— PROVIDED MATERIAL —
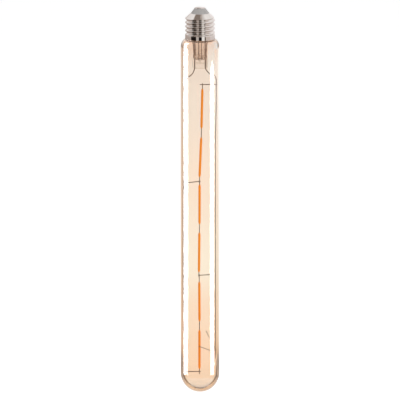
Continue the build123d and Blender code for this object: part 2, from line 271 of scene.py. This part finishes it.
# %% Kinds of rays
ray_counts = ("Glossy Depth", "Transmission Depth", "Is Singular Ray")
ray_kinds = {
    "mirrored": ((1, 12), (0, 2), (0, 1)),
    "by metal": ((1, 12), (0, 0), (0, 0)),
    "by glass": ((1, 1), (0, 2), (1, 1)),
    "off glass": ((1, 1), (0, 0), (1, 1)),
    "passed": ((0, 0), (3, 30), (0, 1)),
}
count_margin = 0.4


def matching_rays(tree, kind):
    """One where all of a ray's counts are within those of its kind, else zero."""
    rays = tree.nodes.new("ShaderNodeLightPath")
    all_match = None
    for count, (fewest, most) in zip(ray_counts, ray_kinds[kind]):
        match = tree.nodes.new("ShaderNodeMath")
        match.operation = "COMPARE"
        match.inputs[1].default_value = (fewest + most) / 2
        match.inputs[2].default_value = (most - fewest) / 2 + count_margin
        tree.links.new(rays.outputs[count], match.inputs[0])
        if all_match is None:
            all_match = match
            continue
        both = tree.nodes.new("ShaderNodeMath")
        both.operation = "MULTIPLY"
        tree.links.new(all_match.outputs["Value"], both.inputs[0])
        tree.links.new(match.outputs["Value"], both.inputs[1])
        all_match = both
    return all_match.outputs["Value"]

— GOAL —
Copy the material above verbatim.

— WRITTEN RESPONSE —
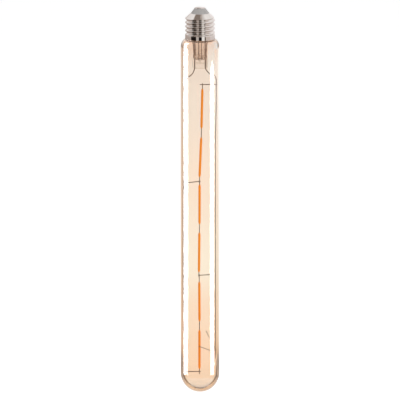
Continue the build123d and Blender code for this object: part 2, from line 271 of scene.py. This part finishes it.
# %% Kinds of rays
ray_counts = ("Glossy Depth", "Transmission Depth", "Is Singular Ray")
ray_kinds = {
    "mirrored": ((1, 12), (0, 2), (0, 1)),
    "by metal": ((1, 12), (0, 0), (0, 0)),
    "by glass": ((1, 1), (0, 2), (1, 1)),
    "off glass": ((1, 1), (0, 0), (1, 1)),
    "passed": ((0, 0), (3, 30), (0, 1)),
}
count_margin = 0.4


def matching_rays(tree, kind):
    """One where all of a ray's counts are within those of its kind, else zero."""
    rays = tree.nodes.new("ShaderNodeLightPath")
    all_match = None
    for count, (fewest, most) in zip(ray_counts, ray_kinds[kind]):
        match = tree.nodes.new("ShaderNodeMath")
        match.operation = "COMPARE"
        match.inputs[1].default_value = (fewest + most) / 2
        match.inputs[2].default_value = (most - fewest) / 2 + count_margin
        tree.links.new(rays.outputs[count], match.inputs[0])
        if all_match is None:
            all_match = match
            continue
        both = tree.nodes.new("ShaderNodeMath")
        both.operation = "MULTIPLY"
        tree.links.new(all_match.outputs["Value"], both.inputs[0])
        tree.links.new(match.outputs["Value"], both.inputs[1])
        all_match = both
    return all_match.outputs["Value"]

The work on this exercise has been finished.